99designs designer Sali Designs explains, “One of my favorite books is ‘Steal Like an Artist’ by Austin Kleon. His theory is that having limitless possibilities is the main reason behind creative block, thus putting constraints and limits on oneself is the key. So I always limit myself by setting deadlines and that pushes me to go beyond creative block.”
10. Don’t be afraid to push boundaries
Is it possible that you’re putting up your own creative barriers out of fear of pushing your skills?
Creativity takes courage.
- Henri Matisse
Pushing boundaries since 1904. ‘Luxury, Serenity and Pleasure’ by Henri Matisse at the Musée d’Orsay, Paris
Henri Matisse famously said “Creativity takes courage.” Perhaps your creative block means that deep down you’re afraid to take the next step and do something new and different.
It takes guts to be truly creative and put new ideas out there. Figure out what it is that you’re afraid of. What holds you back? Once you overcome that fear, you’ll overcome creative block. Time to push the boundaries of what you’re used to.

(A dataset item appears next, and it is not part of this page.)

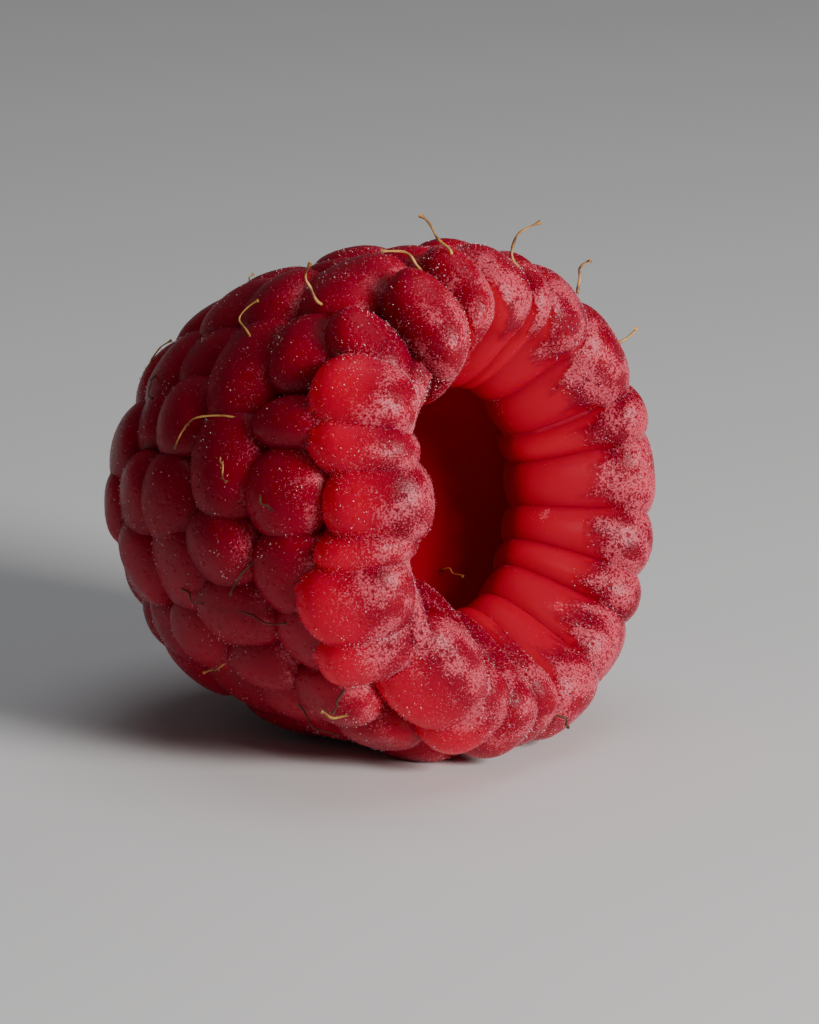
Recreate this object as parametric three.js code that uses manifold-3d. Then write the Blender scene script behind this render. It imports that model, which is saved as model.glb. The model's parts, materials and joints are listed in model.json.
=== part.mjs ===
// A fresh raspberry, picked off its receptacle and lying on its side.
//
// The fruit is a thimble of small juicy drupelets that cohere into one body round an open hollow.
// It is laid out in its own fruit frame first: the axis is X, the mouth of the hollow faces +X, and
// x = 0 is the middle of the rolled rim. Tilting and rolling that frame lays the fruit on z = 0, on the
// flats that its weight presses into the lowest drupelets. The group's origin is on that surface, under
// the middle of the fruit's box, where one of the flats is. Units are millimetres and degrees.

import * as THREE from "three";
import { mergeVertices } from "three/addons/utils/BufferGeometryUtils.js";
import Module from "manifold-3d";

// ---- How the fruit lies ----
const TILT = 7; // the mouth looks up by this angle
const ROLL = 0; // turn about the fruit's own axis
const PRESSED_FLAT = 0.3; // how much of the lowest drupelets is pressed flat
const SLAB = { wide: 80, thick: 20 }; // cuts away what is under the surface

// ---- The rows of drupelets, from the rim of the mouth to the tip ----
// x, r: where a drupelet's outermost point is; lean: the way its own axis points, 0 is straight out,
// 90 towards the tip, negative towards the mouth; wall: from its outermost point to the hollow;
// along: half its size along the fruit.
const RIM = { x: 1.7, r: 10.7, lean: -38, wall: 5.4, along: 2.45 };
const ROWS = [
  { x: -2.45, r: 11.35, lean: 0, wall: 5.3, along: 2.15 },
  { x: -5.75, r: 11.2, lean: 5, wall: 5.4, along: 2.1 },
  { x: -9.0, r: 10.45, lean: 17, wall: 5.5, along: 2.1, count: 18 },
  { x: -12.05, r: 9.2, lean: 30, wall: 5.5, along: 2.1, count: 16 },
  { x: -14.8, r: 7.35, lean: 45, wall: 5.2, along: 2.1, count: 13 },
  { x: -16.85, r: 4.8, lean: 64, wall: 5.0, along: 2.05, count: 9 },
  { x: -17.85, r: 1.75, lean: 80, wall: 4.8, along: 2.05, count: 3 },
];
// The rim and the two rows behind it are uneven. These are the widths of their drupelets in degrees
// round the axis, clockwise from the top as seen from the mouth. Each list adds up to 360.
const UNEVEN = [
  {
    row: RIM,
    start: -3,
    widths: [16, 16, 18, 18, 19, 18, 13, 19, 22, 20, 16, 16, 16, 16, 11, 14, 9, 17, 12, 15, 8, 16, 15],
  },
  {
    row: ROWS[0],
    start: -10,
    widths: [18, 17, 19, 17, 16, 18, 19, 17, 18, 17, 18, 18, 18, 18, 17, 18, 20, 12, 24, 21],
  },
  {
    row: ROWS[1],
    start: -13,
    widths: [13, 16, 18, 18, 17, 17, 18, 18, 18, 18, 17, 18, 18, 19, 15, 16, 17, 23, 24, 22],
  },
];

// ---- The drupelet ----
const RIM_DEEP = 5.6; // a rim drupelet's size on its own axis
const DEEP = 3.6; // the same for the others, whose inner ends the wall hides
const OVERLAP = 1.24; // how far a drupelet's sides reach past its share of the row
const SQUARENESS = 2.4; // 2 is an ellipsoid; more fills the corners between neighbours
const TAPER = 0.42; // share of its width that a drupelet loses on its way inwards
const JITTER = { turn: 0.16, along: 0.3, height: 0.22, size: 0.09 };
const SIDES = 6;
const RIM_SIDES = 7;
const STACKS = 5;

// ---- The wall that the drupelets stand out of ----
const WALL_BELOW_SKIN = 1.45;
const WALL_BEHIND_RIM = 0.8; // how far the wall stays inside the rim drupelets' inner ends
const WALL_SIDES = 24;

// ---- The dried styles ----
const STYLE = { radius: 0.15, sunk: 0.8, sides: 3, steps: 2, bend: 0.12 };
// x, r, turn: the root; heading: how far the free end is from it towards the mouth, outwards and round.
const STYLES = [
  { x: 0.8, r: 11.0, turn: 351, heading: [-1.4, 1.6, 0.2] },
  { x: 1.5, r: 10.7, turn: 7, heading: [0.8, 1.5, 0.9] },
  { x: 1.9, r: 10.5, turn: 34, heading: [-0.4, 1.2, 0.6] },
  { x: 1.9, r: 10.5, turn: 55, heading: [-0.2, 1.0, 0.7] },
  { x: 0.4, r: 11.1, turn: 341, heading: [-1.9, 0.9, 1.2] },
  { x: -2.9, r: 11.2, turn: 329, heading: [-1.2, 0.8, 1.5] },
  { x: -5.8, r: 11.1, turn: 318, heading: [0.7, 1.0, 0.9] },
  { x: -5.3, r: 11.1, turn: 298, heading: [-1.5, 1.2, -1.4] },
  { x: -6.0, r: 11.1, turn: 290, heading: [1.3, 0.9, -1.1] },
  { x: -1.8, r: 11.2, turn: 228, heading: [-0.3, 0.9, 1.6] },
  { x: -7.5, r: 10.2, turn: 241, heading: [-0.7, 0.9, 0.3] },
];
// On the far side and round the tip one drupelet in a few has one, at its outermost point.
const FAR_STYLES = { share: 0.17, from: 20, to: 150, tipwards: -11, lowest: 3 };
const FAR_HEADING = [0.9, 1.7, 0.9];

const wasm = await Module();
wasm.setup();
const rad = THREE.MathUtils.degToRad;

// A repeatable draw between -1 and 1 for drupelet i and quantity k.
function draw(i, k) {
  const s = Math.sin(i * 127.1 + k * 311.7 + 17.3) * 43758.5453;
  return 2 * (s - Math.floor(s)) - 1;
}

// The point at station (x, r) of the fruit's section, `turn` round the axis.
function around(x, r, turn) {
  return new THREE.Vector3(x, r * Math.sin(rad(turn)), r * Math.cos(rad(turn)));
}

const lay = new THREE.Matrix4()
  .makeRotationY(-rad(TILT))
  .multiply(new THREE.Matrix4().makeRotationX(rad(ROLL)));

// A closed geometry of the fruit frame as a solid of the laid fruit.
function solid(geometry) {
  geometry.deleteAttribute("normal");
  geometry.deleteAttribute("uv");
  const merged = mergeVertices(geometry.applyMatrix4(lay), 1e-4);
  return new wasm.Manifold(
    new wasm.Mesh({
      numProp: 3,
      vertProperties: merged.attributes.position.array,
      triVerts: new Uint32Array(merged.index.array),
    }),
  );
}

// Drupelet i's own axes (across the row, along the fruit, out), its ends and its half sizes.
function drupelet(row, turn, width, i) {
  const onRim = row === RIM;
  const lean = rad(row.lean);
  const across = around(0, 1, turn + 90);
  const out = around(-Math.sin(lean), Math.cos(lean), turn);
  const along = new THREE.Vector3().crossVectors(out, across);
  const tip = around(row.x, row.r, turn)
    .addScaledVector(out, JITTER.height * draw(i, 2))
    .addScaledVector(along, onRim ? 0 : JITTER.along * draw(i, 3));
  const size = 1 + JITTER.size * draw(i, 1);
  const half = new THREE.Vector3(
    0.5 * rad(width) * row.r * OVERLAP * (onRim ? 1 : size),
    row.along * size,
    (onRim ? RIM_DEEP : DEEP) / 2,
  );
  const centre = tip.clone().addScaledVector(out, -half.z);
  return { onRim, turn, across, along, out, tip, centre, half };
}

function allDrupelets() {
  const places = [];
  for (const { row, start, widths } of UNEVEN) {
    let turn = start;
    for (const width of widths) {
      places.push(drupelet(row, turn + width / 2, width, places.length));
      turn += width;
    }
  }
  ROWS.slice(2).forEach((row, k) => {
    const width = 360 / row.count;
    for (let j = 0; j < row.count; j++) {
      const turn = (j + 0.5 * (k % 2) + JITTER.turn * draw(places.length, 4)) * width;
      places.push(drupelet(row, turn, width, places.length));
    }
  });
  return places;
}

// One drupelet as a tapered, slightly squared bead.
function bead({ onRim, across, along, out, centre, half }) {
  const ball = new THREE.SphereGeometry(1, onRim ? RIM_SIDES : SIDES, STACKS);
  const points = ball.attributes.position;
  const v = new THREE.Vector3();
  for (let i = 0; i < points.count; i++) {
    v.fromBufferAttribute(points, i);
    const size = [v.x, v.y, v.z].reduce((sum, c) => sum + Math.abs(c) ** SQUARENESS, 0);
    v.multiplyScalar(size ** (-1 / SQUARENESS));
    const taper = 1 - (TAPER * (1 - v.y)) / 2;
    const point = centre
      .clone()
      .addScaledVector(across, v.x * half.x * taper)
      .addScaledVector(along, -v.z * half.y * taper)
      .addScaledVector(out, v.y * half.z);
    points.setXYZ(i, point.x, point.y, point.z);
  }
  return ball;
}

// The wall behind the drupelets, lathed: from the tip along its outside to the rim and back inside.
function wall() {
  const inwards = (row, depth) =>
    new THREE.Vector2(
      row.r - Math.cos(rad(row.lean)) * depth,
      row.x + Math.sin(rad(row.lean)) * depth,
    );
  const outside = [RIM, ...ROWS].map((row) => inwards(row, WALL_BELOW_SKIN)).reverse();
  const inside = ROWS.map((row) => inwards(row, row.wall));
  const mouth = inwards(RIM, RIM.wall - WALL_BEHIND_RIM);
  const outerTip = new THREE.Vector2(0, outside[0].y);
  const innerTip = new THREE.Vector2(0, inside.at(-1).y);
  const profile = [outerTip, ...outside, mouth, ...inside, innerTip];
  return new THREE.LatheGeometry(profile, WALL_SIDES).rotateZ(-Math.PI / 2);
}

// A dried style: a slim bent spike from below `root` to `root + heading`.
function style(root, heading, side) {
  const length = heading.length() + STYLE.sunk;
  const spike = new THREE.ConeGeometry(STYLE.radius, length, STYLE.sides, STYLE.steps);
  spike.translate(0, length / 2 - STYLE.sunk, 0);
  const points = spike.attributes.position;
  for (let i = 0; i < points.count; i++) {
    const up = Math.max(points.getY(i), 0);
    points.setX(i, points.getX(i) + side * STYLE.bend * up * (length - STYLE.sunk - up));
  }
  const stand = new THREE.Quaternion().setFromUnitVectors(
    new THREE.Vector3(0, 1, 0),
    heading.clone().normalize(),
  );
  return spike.applyQuaternion(stand).translate(root.x, root.y, root.z);
}

// A heading's parts towards the mouth, outwards and round, as a vector at `turn` round the axis.
function headingAt(turn, [mouthwards, outwards, round]) {
  return around(mouthwards, outwards, turn).addScaledVector(around(0, 1, turn + 90), round);
}

const places = allDrupelets();
let fruit = solid(wall());
for (const place of places) fruit = fruit.add(solid(bead(place)));
// Pockets that the fusing seals are filled: only the body's outer skin is kept.
fruit = fruit.decompose().find((piece) => piece.volume() > 0);
const floor = fruit.boundingBox().min[2] + PRESSED_FLAT;

for (const { x, r, turn, heading } of STYLES) {
  fruit = fruit.add(solid(style(around(x, r, turn), headingAt(turn, heading), 1)));
}
places.forEach(({ turn, tip, out }, i) => {
  const farSide = turn > FAR_STYLES.from && turn < FAR_STYLES.to;
  const high = tip.z > floor + FAR_STYLES.lowest;
  if (!high || !(farSide || tip.x < FAR_STYLES.tipwards)) return;
  if (draw(i, 7) > 2 * FAR_STYLES.share - 1) return;
  const lean = headingAt(turn, [FAR_HEADING[0] * draw(i, 5), 0, FAR_HEADING[2] * draw(i, 6)]);
  fruit = fruit.add(solid(style(tip, lean.addScaledVector(out, FAR_HEADING[1]), draw(i, 8))));
});

const slab = new THREE.BoxGeometry(SLAB.wide, SLAB.wide, SLAB.thick);
slab.translate(0, 0, floor - SLAB.thick / 2).applyMatrix4(lay.clone().invert());
fruit = fruit.subtract(solid(slab));

const mesh = fruit.getMesh();
const geometry = new THREE.BufferGeometry();
geometry.setAttribute("position", new THREE.BufferAttribute(mesh.vertProperties, 3));
geometry.setIndex(new THREE.BufferAttribute(mesh.triVerts, 1));
geometry.computeVertexNormals();
geometry.computeBoundingBox();
const middle = geometry.boundingBox.getCenter(new THREE.Vector3());
geometry.translate(-middle.x, -middle.y, -floor);

const skin = new THREE.MeshStandardMaterial({ color: 0xb3122a, roughness: 0.45, metalness: 0 });
const raspberry = new THREE.Mesh(geometry, skin);
raspberry.name = "drupelets";

const group = new THREE.Group();
group.add(raspberry);
export default group;
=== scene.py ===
# %% [markdown]
# # A raspberry
# A raspberry is not one berry. It is a hundred small stone fruits, called drupelets, that cohere into a
# thimble round a hollow. This lesson models one drupelet, packs copies of it in rows as they grow, fuses
# them into one skin, and then dresses it with dried styles and a fine pale down.
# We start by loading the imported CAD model. Everything is in metres in its frame.

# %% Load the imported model
import bpy
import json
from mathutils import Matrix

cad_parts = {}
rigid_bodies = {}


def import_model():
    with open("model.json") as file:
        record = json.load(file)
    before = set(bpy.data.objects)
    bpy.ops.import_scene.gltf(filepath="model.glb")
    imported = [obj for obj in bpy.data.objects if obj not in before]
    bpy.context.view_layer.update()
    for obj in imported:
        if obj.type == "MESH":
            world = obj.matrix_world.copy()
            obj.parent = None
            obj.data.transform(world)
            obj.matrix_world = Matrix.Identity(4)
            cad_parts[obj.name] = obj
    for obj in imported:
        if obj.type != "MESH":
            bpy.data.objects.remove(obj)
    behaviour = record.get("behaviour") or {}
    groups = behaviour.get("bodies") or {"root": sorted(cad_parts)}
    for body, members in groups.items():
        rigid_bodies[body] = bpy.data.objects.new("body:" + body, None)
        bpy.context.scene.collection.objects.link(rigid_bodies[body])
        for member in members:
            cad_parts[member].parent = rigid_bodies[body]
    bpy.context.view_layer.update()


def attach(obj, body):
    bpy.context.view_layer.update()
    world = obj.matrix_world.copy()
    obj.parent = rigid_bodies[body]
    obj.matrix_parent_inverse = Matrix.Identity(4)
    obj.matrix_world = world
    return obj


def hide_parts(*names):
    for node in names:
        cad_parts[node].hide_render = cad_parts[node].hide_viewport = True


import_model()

# %% [markdown]
# ## Measures
# The fruit is laid out in its own frame, in millimetres. Its axis is X, the mouth faces +X, and x = 0 is
# the middle of the rolled rim. One function then tips it and sets it down in the frame of the model.

# %% The fruit's own frame
import math

import numpy as np
from mathutils import Vector, kdtree, noise

MM = 0.001
TILT = math.radians(7)
RIM_MIDDLE = np.array([7.006, 0.061, 11.224])  # where the CAD model has it


def laid(points):
    """Points of the fruit's own frame, in millimetres, where they lie in the model, in metres."""
    x, y, z = np.moveaxis(np.asarray(points, dtype=float), -1, 0)
    tipped = np.stack(
        [x * math.cos(TILT) - z * math.sin(TILT), y, x * math.sin(TILT) + z * math.cos(TILT)], -1
    )
    return (tipped + RIM_MIDDLE) * MM


def unlaid(points):
    """Points of the model, in metres, in the fruit's own frame, in millimetres."""
    x, y, z = np.moveaxis(np.asarray(points) / MM - RIM_MIDDLE, -1, 0)
    return np.stack(
        [x * math.cos(TILT) + z * math.sin(TILT), y, z * math.cos(TILT) - x * math.sin(TILT)], -1
    )


def laid_way(direction):
    """A direction of the fruit's own frame as one of the model."""
    return (laid(direction) - laid(np.zeros(3))) / MM


def around(x, r, turn):
    """The point at station (x, r) of the fruit's section, turned clockwise from the top."""
    return np.array([x, r * math.sin(math.radians(turn)), r * math.cos(math.radians(turn))])


DRAWN = dict(size=1, height=2, along=3, turn=4, mouthwards=5, sideways=6, styled=7, tone=9)


def draw(i, what):
    """A repeatable draw between -1 and 1 of what varies, for drupelet i."""
    s = math.sin(i * 127.1 + DRAWN[what] * 311.7 + 17.3) * 43758.5453
    return 2 * (s - math.floor(s)) - 1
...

Your checklist for crushing creative block
Creative block happens to the best of us, but it doesn’t have to stop you in your tracks. With a little advice from the pros, you’ll be back on track in no time. Whenever your creativity hits a snag, go through this list of tips from expert designers and famous artists on overcoming that mental blockage. We promise, their advice is a surefire way to get your creative juices flowing again.